LinkedIn has evolved over the past 17 years from just a site to add your professional experience and connect with other professionals to a tool that is used for connecting, hiring, starting your own business, and upskilling. If you are not on LinkedIn you are missing out on opportunities to be found.

LinkedIn by the numbers: there are 30 thousand companies that use LinkedIn to recruit and post over 3 million jobs every month with 63 million decision makers on LinkedIn. It is no surprise that 95% of recruiters regularly use LinkedIn.

Recruiters pay for some level of premium service monthly and source candidates within the platform as well as outside using Boolean searches and Google. LinkedIn is more than just your profile. LinkedIn is a large database that uses key fields to collect data that is searchable. As a job seeker your goal is to increase the amount of views you receive. It is not as daunting as you might think.

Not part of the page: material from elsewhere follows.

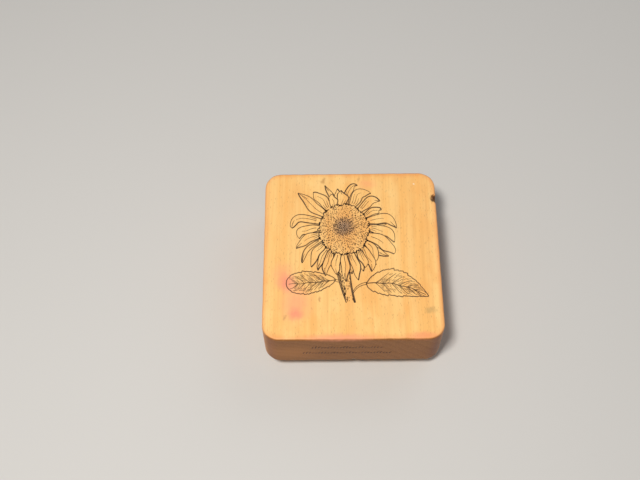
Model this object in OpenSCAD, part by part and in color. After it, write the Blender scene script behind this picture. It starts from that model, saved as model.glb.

10 Simple Steps to Be Found on LinkedIn

  1. Your profile needs to be visible by the public for the x-ray (Boolean) searching technique. You can control which sections of your profile will be visible outside of LinkedIn during a Google search. When you are in job search mode, you will want toggle these sections on and click Public.
  2. Have a complete profile or an “All Star” status profile. Your LinkedIn profile has a Profile Strength meter which gauges how robust your profile is. According to LinkedIn users with a complete profile are 40X more likely to receive opportunities.
  3. Your photo and a background photo. To achieve “All Star’ status you need a profile photo. By adding a profile photo you may receive up to 21X more profile views and 9X more connection requests. Add a background photo to support your brand and create a memorable story about you.
  4. Customize your LinkedIn URL. This is a simple hack that takes under 60 seconds yet it is a powerful message that you are detailed oriented and technically savvy.
  5. Ditch your old Headline. The default LinkedIn headline is your title at your last company. Your headline and your photo are the first two sections of your profile that recruiters see. A recruiter’s search begins with your headline so make the most of the 220 characters. Add multiple titles, key skills or a slogan.
    • Software Engineer , Frontend Engineer & Developer , Angular Developer
    • Vice President Sales Management & Business Development , Deliver IT Solutions to Change and Improve Lives
  6. The About section has 2,600 characters and should be written in first person and entice the reader. Remember that there are millions of other people just like you with the same experience, skills and education but you are unique. The About statement is how you can tell recruiters, hiring managers and colleges about you and your unique selling position. Optimize this section by including industry standard titles, hard and soft skills, technical/computer skills, key career highlights, and your email address. Recruiters need a way to contact you and most of them are not connected to you so you need to add your job seeker email to the end of your About section.
  7. Use Industry standard titles, certifications, and key skills. Utilize as many of the 100 characters available. Repeat your title as your first line of your job description (for example as a TITLE, I managed X researchers and was accountable for Y).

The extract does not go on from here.